Pour ce qui concerne l’avortement particulièrement les avorteuses ont peu d’arguments à faire valoir pour avoir une certaine indulgence, notamment dû au fait qu’elles sont payées pour leurs actes. Pour les avortées, celles plaidant la panique, l’affolement face à la situation sont moins condamnées. Dans ces cas aussi il y a de toute évidence une justice de classe, seules celles d’extraction populaire se voient condamnées.
Concernant les infanticides les jugements sont très liés au traitement plus global de la folie, de ce qu’on estime de l’irresponsabilité ou non. Les condamnations sont plus nombreuses sur une période récente, là où n’aboutissait rarement en procès auparavent.
- Les archives conservées sur les femmes criminelles, sont le fait d’hommes. Comment penser ces crimes de femmes avec un justice d’hommes ?
A partir des années on voit tout de même apparaître des avocates bien que celles-ci sont méprisées de leurs collègues hommes.
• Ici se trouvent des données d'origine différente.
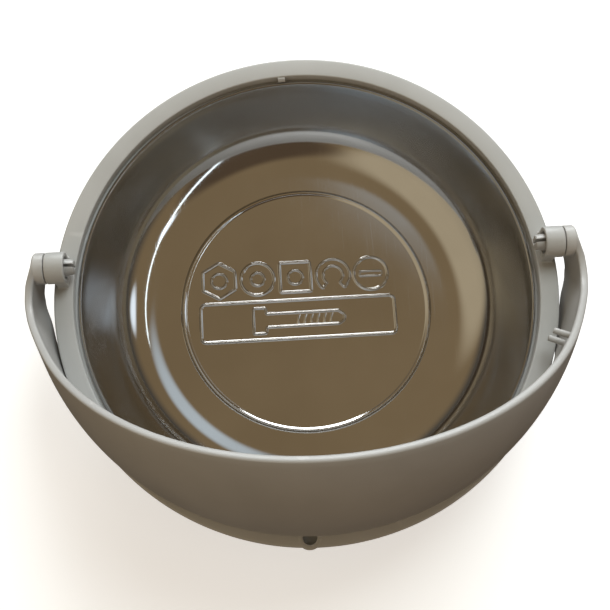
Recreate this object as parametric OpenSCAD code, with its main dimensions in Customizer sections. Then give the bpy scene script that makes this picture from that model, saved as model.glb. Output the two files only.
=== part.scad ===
// Parts sorting tray: a polished dish held in a moulded ring, on a magnetic foot,
// with a wide swinging bail hinged on two bosses of the ring.
// Origin at the centre of the underside, +Z up, +X along the hinge axis, +Y to the back.
// All lengths in millimetres.

/* [Dish] */
// outside diameter of the rolled rim
dish_d = 150; // [140:1:160]
// depth from the top of the rim to the floor
dish_depth = 25; // [20:1:32]
// thickness of the sheet
sheet_t = 0.8; // [0.6:0.1:1.2]
// diameter of the rolled rim bead
rim_bead_d = 1.4; // [1.2:0.1:3]
// mean radius of the raised ring pressed into the floor
floor_ring_r = 43; // [36:0.5:44]
// width of the raised ring pressed into the floor
floor_ring_w = 2; // [1.5:0.1:3]
// height of the raised ring pressed into the floor
floor_ring_h = 0.6; // [0.3:0.1:1]

/* [Holder ring] */
// outside radius of the flange
flange_or = 82.3; // [81:0.1:84]
// inside radius of the flange
flange_ir = 76; // [75.6:0.1:77]
// thickness of the flange
flange_t = 2.8; // [2:0.1:4]
// height of the turned-down outer lip
lip_h = 5.2; // [4:0.1:8]
// thickness of the outer lip
lip_t = 2; // [1.5:0.1:3]
// depth of the collar that surrounds the dish
collar_h = 16; // [10:0.5:20]
// distance of the dish rim below the flange top
rim_drop = 2; // [1:0.1:4]
// number of stiffening ribs under the flange
rib_n = 24; // [12:1:36]
// thickness of a stiffening rib
rib_t = 1.4; // [1:0.1:2]
// radius of the small cup at the front of the lip
nub_r = 3.8; // [3:0.1:5]
// sideways place of that cup
nub_x = -4; // [-6:0.5:6]

/* [Hinge] */
// height of the hinge axis above the flange top
pivot_up = 5.4; // [5:0.1:7]
// distance of the hinge axis behind the centre of the dish
pivot_back = 9.5; // [6:0.1:12]
// radius of a hinge boss
boss_r = 5.1; // [4.6:0.1:5.3]
// inner end of a boss, measured from the middle
boss_in = 77.1; // [76:0.1:78]
// outer end of a boss, measured from the middle
boss_out = 83.3; // [83:0.1:84]
// radius of the hinge pin
pin_r = 2.5; // [2:0.05:3]
// radial clearance round the hinge pin
pin_clear = 0.05; // [0.02:0.01:0.1]
// radius of the split head that keeps the pin in its boss
pin_head_r = 2.8; // [2.7:0.05:3.3]
// width of the slot that splits the pin
pin_slot = 1.1; // [0.6:0.1:1.3]

/* [Bail] */
// outside radius of the bail, seen from the side
bail_r = 88.5; // [88:0.1:90]
// half of the bail's outside width
bail_half = 89.8; // [88.5:0.1:91]
// wall thickness of the bail
bail_t = 2.4; // [2:0.1:3]
// slope of the upper edge above the flange, in degrees
edge_slope = 41; // [30:1:45]
// distance of the upper edge plane in front of the hinge axis
edge_off = 7; // [5:0.5:9]
// radius that blends the upper edge into the hinge pads
edge_blend = 12; // [8:1:20]
// how far the arms hang below the hinge axis
arm_drop = 12.5; // [8:0.5:14]
// gap between the resting bail and the flange top
rest_gap = 0.15; // [0.05:0.05:0.3]
// radius of the two small pegs inside the right arm
peg_r = 1; // [0.8:0.1:1.5]
// length of the two small pegs
peg_len = 5; // [3:0.5:6]
// height of each peg above the hinge axis, in degrees about it
peg_rise = [1.4, 7.8];

/* [Foot] */
// height of the underside of the dish above the bench
foot_h = 13.2; // [12:0.1:16]
// outside radius of the rubber foot
foot_r = 40; // [36:0.5:42]
// outside radius of the ring magnet
magnet_r = 35; // [30:0.5:36]
// radius of the hole in the ring magnet
magnet_hole_r = 16; // [12:0.5:18]
// thickness of the ring magnet
magnet_t = 9; // [7:0.5:10]
// thickness of the steel backing plate
plate_t = 1.5; // [1:0.1:2]

/* [Hidden] */
$fn = 96;
floor_z = foot_h + sheet_t;
rim_z = floor_z + dish_depth;
flange_z = rim_z + rim_drop;
pivot_z = flange_z + pivot_up;
bead_r = rim_bead_d / 2;
bead_c = dish_d / 2 - bead_r;
pad_in = boss_out + 0.3;
bail_ri = bail_r - bail_t;
magnet_z = foot_h - plate_t - magnet_t;
eps = 0.01;

// outline points of the dish's inner face, [radius, height above the floor]
dish_wall = [[48.5, 0], [52.6, 0.25], [55, 0.8], [57.6, 1.8], [60, 3.2], [62.3, 5],
             [64.1, 7], [65.7, 9.5], [67.1, 12], [70.3, 18], [72.6, 22.4]];

function arc(c, r, a0, a1, n) =
    [for (i = [0:n]) [c[0] + r * cos(a0 + (a1 - a0) * i / n), c[1] + r * sin(a0 + (a1 - a0) * i / n)]];

module pivot_axis_at(x) {
    translate([x, pivot_back, pivot_z]) rotate([0, 90, 0]) children();
}

// pressed sheet bowl with a rolled rim and a raised ring in its floor
module dish() {
    n = len(dish_wall) - 1;
    inner = [for (p = dish_wall) [p[0], floor_z + p[1]]];
    outer = [for (i = [n:-1:0]) [dish_wall[i][0] + sheet_t * (0.15 + 0.95 * i / n),
                                 floor_z + dish_wall[i][1] - sheet_t * (1 - 0.75 * i / n)]];
    w = floor_ring_w / 2;
    color([0.62, 0.61, 0.6]) union() {
        rotate_extrude() polygon(concat(
            [[0, foot_h], [0, floor_z], [floor_ring_r - w, floor_z],
             [floor_ring_r - w / 2, floor_z + floor_ring_h],
             [floor_ring_r + w / 2, floor_z + floor_ring_h], [floor_ring_r + w, floor_z]],
            inner, [[bead_c - 0.7, rim_z - bead_r], [bead_c + 0.3, rim_z - bead_r]], outer,
            [[48.5, foot_h]]));
        rotate_extrude() translate([bead_c, rim_z - bead_r]) circle(r = bead_r, $fn = 32);
    }
}

// one hinge boss with its pedestal, on the side s (1 right, -1 left)
module boss(s) {
    x0 = s > 0 ? boss_in : -boss_out;
    pivot_axis_at(x0) cylinder(r = boss_r, h = boss_out - boss_in);
    w = boss_r - 0.3;
    translate([s > 0 ? boss_in + 0.2 : -boss_out + 2.2, pivot_back - w, flange_z - 1])
        cube([boss_out - boss_in - 2.4, 2 * w, pivot_up + 0.5]);
}

// the holes that a hinge boss needs: running bore, and the pocket for the pin's head
module boss_holes(s) {
    pivot_axis_at(s > 0 ? boss_in - 5 : -boss_out - 5)
        cylinder(r = pin_r + pin_clear, h = boss_out - boss_in + 10);
    pivot_axis_at(s > 0 ? boss_in - 1 : -boss_in - 1.8) cylinder(r = 3.7, h = 2.8);
}

// flange, turned-down lip, collar, ribs, hinge bosses and rim catches in one moulding
module holder_ring() {
    color([0.66, 0.67, 0.64]) difference() {
        union() {
            rotate_extrude($fn = 192) polygon(concat(
                arc([flange_or - 0.6, flange_z - 0.6], 0.6, 0, 90, 4),
                arc([flange_ir + 0.4, flange_z - 0.4], 0.4, 90, 180, 3),
                [[flange_ir, rim_z - rim_bead_d - 0.1], [bead_c + 0.1, rim_z - rim_bead_d - 0.1],
                 [bead_c + 0.1, flange_z - collar_h], [flange_ir + 1.6, flange_z - collar_h],
                 [flange_ir + 1.8, flange_z - flange_t], [flange_or - lip_t, flange_z - flange_t],
                 [flange_or - lip_t, flange_z - lip_h], [flange_or - 0.3, flange_z - lip_h],
                 [flange_or, flange_z - lip_h + 0.3]]));
            for (i = [0:rib_n - 1]) rotate([0, 0, (i + 0.5) * 360 / rib_n])
                translate([flange_ir + 1, -rib_t / 2, flange_z - lip_h + 0.4])
                    cube([flange_or - lip_t - flange_ir, rib_t, lip_h - flange_t]);
            for (s = [-1, 1]) boss(s);
            for (a = [93.4, 273.4]) rotate([0, 0, a]) intersection() {
                translate([73.9, -1.2, rim_z + 0.3]) cube([3, 2.4, 1.2]);
                difference() {
                    cylinder(r = flange_ir + 0.6, h = flange_z);
                    cylinder(r = flange_ir - 1.6, h = flange_z);
                }
            }
            translate([nub_x, nub_r - flange_or - 0.6, flange_z - lip_h + 0.3])
                cylinder(r = nub_r, h = lip_h - 1);
        }
        for (s = [-1, 1]) boss_holes(s);
        translate([nub_x, nub_r - flange_or - 0.6, flange_z - 3.2]) cylinder(r = nub_r - 1.6, h = 3.5);
    }
}

// side outline of the bail about the hinge axis, [back, up]
module bail_side() {
    d = [-cos(edge_slope), sin(edge_slope)];
    m = [sin(edge_slope), cos(edge_slope)];
    t = sqrt(pow(boss_r + edge_blend, 2) - pow(edge_blend - edge_off, 2));
    c = -edge_off * m + t * d + edge_blend * m;
    a = atan2(-c[1], -c[0]);
    b = atan2(-m[1], -m[0]);
    r2 = 3;
    q = [-8, r2 - arm_drop];
    k = atan2(q[1], q[0]) + acos((boss_r - r2) / norm(q));
    low = -pivot_up + rest_gap;
    polygon(concat(
        arc(c, edge_blend, a, b, 10),
        [-edge_off * m + 100 * d, [-100, 70], [-100, low], [-38.2, low], [-36.6, low - 0.5],
         [-26.6, -arm_drop + 0.9], [-24.6, -arm_drop]],
        arc(q, r2, -90, k, 6),
        arc([0, 0], boss_r, k, atan2(c[1], c[0]) - 6, 18)));
}

// round body of the bail, drawn in by t; it narrows a little towards the hinge pads
module bail_body(t) {
    intersection() {
        translate([0, pivot_back, pivot_z]) scale([(bail_half - t) / (bail_r - t), 1, 1])
            sphere(r = bail_r - t, $fn = 192);
        translate([0, -8, -50]) cylinder(r = bail_half - t, h = 200, $fn = 180);
    }
}

// visor with two hinge pads, split snap pins and two small inner pegs
module bail() {
    color([0.6, 0.58, 0.54]) union() {
        intersection() {
            difference() {
                bail_body(0);
                bail_body(bail_t);
            }
            translate([-100, pivot_back, pivot_z]) rotate([90, 0, 90]) linear_extrude(200) bail_side();
        }
        for (s = [-1, 1]) hinge_pin(s);
        for (e = peg_rise) translate([0, pivot_back, pivot_z]) rotate([0, 0, -23.3])
            rotate([0, 90 - e, 0]) translate([0, 0, bail_ri - peg_len])
                cylinder(r = peg_r, h = peg_len + bail_t / 2 + 1);
    }
}

// pad, shaft and split head on the side s (1 right, -1 left)
module hinge_pin(s) {
    translate([0, pivot_back, pivot_z]) mirror([s > 0 ? 0 : 1, 0, 0]) difference() {
        rotate([0, 90, 0]) union() {
            translate([0, 0, pad_in]) cylinder(r = boss_r - 0.15, h = bail_half - 3.4 - pad_in);
            translate([0, 0, boss_in]) cylinder(r = pin_r, h = pad_in - boss_in + 1);
            translate([0, 0, boss_in + 0.3])
                cylinder(r1 = pin_head_r, r2 = pin_head_r - 0.2, h = 1.1);
            translate([0, 0, boss_in - 2.7]) cylinder(r1 = pin_head_r - 0.5, r2 = pin_head_r, h = 3);
        }
        translate([boss_in - 3, -pin_slot / 2, -5]) cube([6.2, pin_slot, 10]);
    }
}

// sintered ring magnet under the dish
module ring_magnet() {
    color([0.2, 0.2, 0.21]) translate([0, 0, magnet_z]) difference() {
        cylinder(r = magnet_r, h = magnet_t);
        translate([0, 0, -1]) cylinder(r = magnet_hole_r, h = magnet_t + 2);
    }
}

// steel disc between the magnet and the dish
module backing_plate() {
    color([0.55, 0.56, 0.58]) translate([0, 0, foot_h - plate_t]) difference() {
        cylinder(r = magnet_r + 1, h = plate_t);
        translate([0, 0, -1]) cylinder(r = 3.2, h = plate_t + 2);
    }
}

// rubber boot that covers the magnet and stands on the bench
module rubber_foot() {
    color([0.1, 0.1, 0.1]) rotate_extrude() polygon([
        [0, 0], [foot_r - 1, 0], [foot_r, 1], [foot_r, foot_h - 1],
        [foot_r - 0.6, foot_h - 0.2], [magnet_r + 1.2, foot_h - 0.2], [magnet_r + 1.2, magnet_z - 0.1],
        [magnet_hole_r + 5, magnet_z - 0.1], [magnet_hole_r + 5, 1], [0, 1]]);
}

// threaded stud welded under the dish
module weld_stud() {
    color([0.72, 0.73, 0.75]) translate([0, 0, 1.2]) cylinder(r = 2.95, h = foot_h - 1.2);
}

// moulded bush that centres the magnet, with a pocket for the nut
module centring_bush() {
    color([0.85, 0.84, 0.8]) difference() {
        union() {
            translate([0, 0, magnet_z - 1.2]) cylinder(r = magnet_hole_r + 4.5, h = 1.1);
            translate([0, 0, magnet_z - 1.2]) cylinder(r = magnet_hole_r - 0.15, h = magnet_t + 1);
        }
        translate([0, 0, -1]) cylinder(r = 3.2, h = foot_h);
        translate([0, 0, -1]) cylinder(r = 8.5, h = 7.6);
    }
}

// plain washer under the nut
module washer() {
    color([0.75, 0.76, 0.78]) translate([0, 0, 5.4]) difference() {
        cylinder(r = 6, h = 1.1);
        translate([0, 0, -1]) cylinder(r = 3.2, h = 4);
    }
}

// hexagon lock nut
module lock_nut() {
    color([0.75, 0.76, 0.78]) translate([0, 0, 1.3]) difference() {
        cylinder(r = 5.77, h = 4, $fn = 6);
        translate([0, 0, -1]) cylinder(r = 3, h = 6);
    }
}

dish();
holder_ring();
bail();
ring_magnet();
backing_plate();
rubber_foot();
weld_stud();
centring_bush();
washer();
lock_nut();
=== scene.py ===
"""Looks of the parts sorting tray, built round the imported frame. Lengths in millimetres unless noted."""

from math import acos, atan2, cos, degrees, pi, radians, sin, sqrt, tan

import bmesh
import bpy
import numpy as np
from mathutils import Matrix, Vector


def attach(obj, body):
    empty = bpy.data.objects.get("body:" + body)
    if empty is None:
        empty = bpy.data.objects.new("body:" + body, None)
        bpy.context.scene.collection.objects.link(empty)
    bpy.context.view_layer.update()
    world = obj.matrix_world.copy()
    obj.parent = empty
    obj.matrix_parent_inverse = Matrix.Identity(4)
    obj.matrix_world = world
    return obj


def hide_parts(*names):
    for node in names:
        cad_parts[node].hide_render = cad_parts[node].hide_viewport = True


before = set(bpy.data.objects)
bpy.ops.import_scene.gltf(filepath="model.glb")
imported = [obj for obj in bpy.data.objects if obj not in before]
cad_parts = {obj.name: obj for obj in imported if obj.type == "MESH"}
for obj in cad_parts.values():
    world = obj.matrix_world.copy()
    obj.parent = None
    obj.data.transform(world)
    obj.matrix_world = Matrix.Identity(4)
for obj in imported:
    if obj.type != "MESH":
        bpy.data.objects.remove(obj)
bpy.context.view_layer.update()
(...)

Effectivement tous les professionnels mobilisés (juges, experts, policiers, greffiers) sont des hommes. Le public a aussi une importance capitale dans le rendu des jugements.
Jusqu’en 1923, les jugements pour avortement se déroulent en assise et sont l’objet pour la plupart d’un non lieu. Ceci car il est complexe de démontrer la matérialité du fait que la femme était enceinte. Ensuite, dans les jugements correctionnels les condamnations se multiplient.
- Est-ce qu’une figure rencontrée dans votre travaux vous ont particulièrement marquée ?
S.Orsoni n’a pas retenu une femme en particulier mais plutôt un profil. Celui de femmes non pas avortées par nécessité économiques mais par volonté de liberté notamment dans leur vie sexuelle.
F.Chauvaud a un sourvenir fort des archives de l’affaire des soeurs Papin et surtout du rapport du greffier aux documents, notamment les phographies du crime qui l’a marqué très fortement. Ce crime est exceptionnel du point de vue du légiste qui n’a pu trouver aucun autre crime ayant fait appel à une énucléation.
G.Morel était apaisée lors des entretiens avec des criminels, car il y a un rapport à la personne qui rend compte de son crime. C’est le passage à l’écrit pour les rapports qui fait apparaître la violence du crime.